Rejoicing Wit: Clever By More Than Half

Shakespeare. Love's Labour Lost.

HOLOFERNES, the pendant, celebrates the princesses hunting prowess. He does so with hilarious aplomb.

I will something affect the letter, for it argues facility.

The preyful princess pierced and prickt;
a pretty pleasing pricket;
Some say a sore; but not a sore,
till now made sore with shooting.
The dogs did yell: put L to sore,
then sorel jumps from thicket;
Or pricket sore, or else sorel;
the people fall a-hooting.
If sore be sore, then L to sore
makes fifty sores: O sore L!
Of one sore I an hundred make
by adding but one more L.
Explanatory Notes for Act 4, Scene 2 from Love's Labour's Lost. Ed. William Rolfe.
A buck of the first head. According to The Return from Parnassus, 1606 (quoted by Steevens) "a buck is the first year, a fawn; the second year, a pricket; the third year, a sorrell; the fourth year, a soare; the fifth, a buck of the first head; the sixth year, a compleat buck."
Pun by way of number, pretty Roman numerals (fifty = L and one hundred = C). But what have we here? A doubling of the L would give us not "sorell" but "sorec" — a nonsense word by our accounting.

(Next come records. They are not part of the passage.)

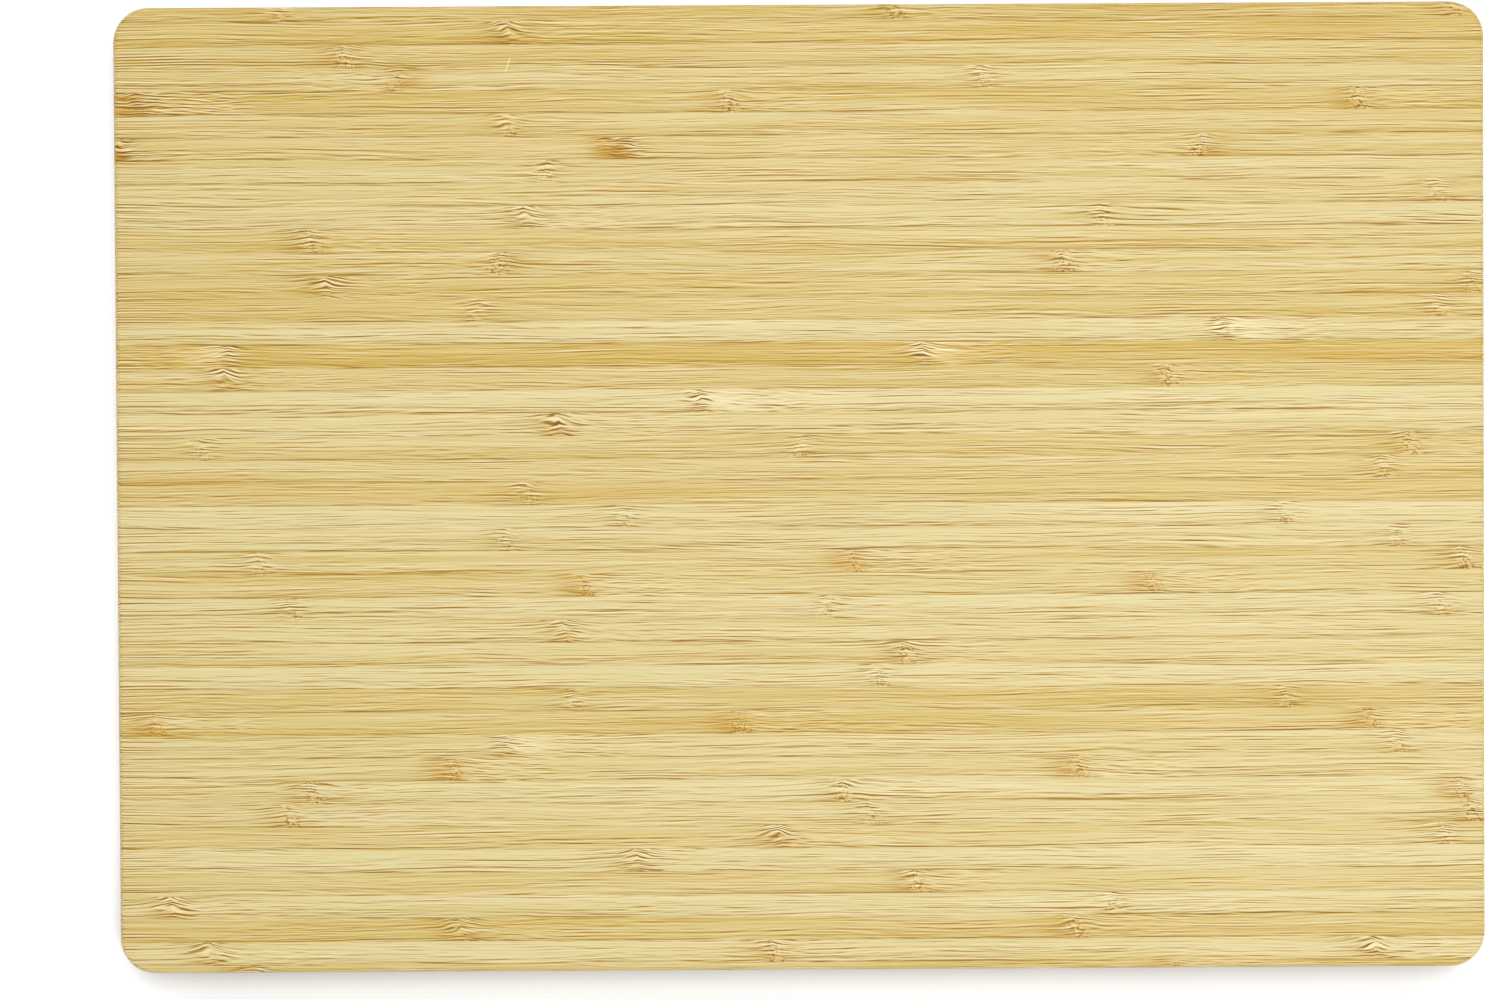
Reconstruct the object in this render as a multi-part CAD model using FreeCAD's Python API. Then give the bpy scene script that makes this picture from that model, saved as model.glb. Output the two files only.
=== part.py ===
import FreeCAD, Part
import math
import os

# A kitchen cutting board glued up from a single layer of bamboo strips.
#
# A strip is a slat split from the wall of a bamboo stem and stood on its edge. The slat's
# thickness is what shows on the working face, and the slat's width is the board's thickness.
# Every strip runs the board's full length, and a thin film of glue fills each joint. The
# outline, the corners and the rims are cut after gluing, so they run across strips and glue
# alike, and the two outermost strips are what the saw left of whole ones.
#
# The board lies flat. The origin is the middle of its underside, +X runs along the grain,
# +Y runs across the strips, and +Z points out of the working face. Sizes are millimetres.

# The finished board
BOARD_LENGTH = 431.8     # 17 in, along the grain
BOARD_WIDTH = 304.8      # 12 in, across the strips
BOARD_THICKNESS = 19.05  # 3/4 in
CORNER_RADIUS = 11.0     # rounding of the four corners, seen from above
RIM_RADIUS = 1.5         # rounding of the rims of both faces

# The strips and the glue between them
STRIP_PITCH = 7.25       # from one glue joint to the next
FIRST_STRIP_WIDTH = 5.0  # what is left of the outermost strip on the +Y side
GLUE_THICKNESS = 0.1     # the film in each joint


def runs_upright(edge):
    """Whether a straight edge stands along Z."""
    start, end = edge.Vertexes[0].Point, edge.Vertexes[-1].Point
    return math.isclose(abs(end.z - start.z), BOARD_THICKNESS)


def lies_in_a_face(edge):
    """Whether an edge belongs to the rim of the underside or of the working face."""
    heights = (edge.BoundBox.ZMin, edge.BoundBox.ZMax)
    low = all(math.isclose(z, 0.0, abs_tol=1e-6) for z in heights)
    high = all(math.isclose(z, BOARD_THICKNESS, abs_tol=1e-6) for z in heights)
    return low or high


def finished_outline():
    """The whole board as one solid, with its corners and rims rounded."""
    corner = FreeCAD.Vector(-BOARD_LENGTH / 2, -BOARD_WIDTH / 2, 0)
    slab = Part.makeBox(BOARD_LENGTH, BOARD_WIDTH, BOARD_THICKNESS, corner)
    rounded = slab.makeFillet(CORNER_RADIUS, [e for e in slab.Edges if runs_upright(e)])
    return rounded.makeFillet(RIM_RADIUS, [e for e in rounded.Edges if lies_in_a_face(e)])


def joint_positions():
    """The y of the middle of every glue joint, from the +Y edge to the -Y edge."""
    first = BOARD_WIDTH / 2 - FIRST_STRIP_WIDTH
    count = math.ceil((BOARD_WIDTH - FIRST_STRIP_WIDTH) / STRIP_PITCH)
    return [first - STRIP_PITCH * index for index in range(count)]


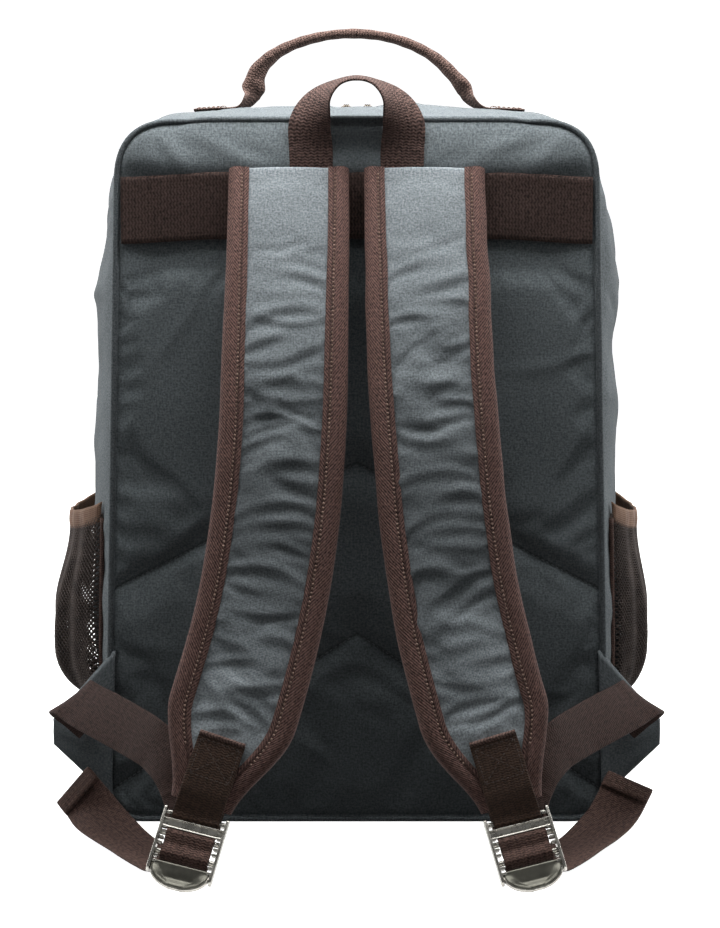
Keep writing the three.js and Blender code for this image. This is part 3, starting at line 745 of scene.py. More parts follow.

But the doubling of 50 (L) to 100 (LL) by Holofernes's could with the addition of a suffix "s" indicate the plural be "sorells" which is an anagram of "sollers" which is Latin for "clever" and just by chance the nom de plume of a French man of letters who has been much taken by Joycean language games of which Holofernes is a precursor. By the way, Philippe Sollers was born Philippe Joyaux — a gem.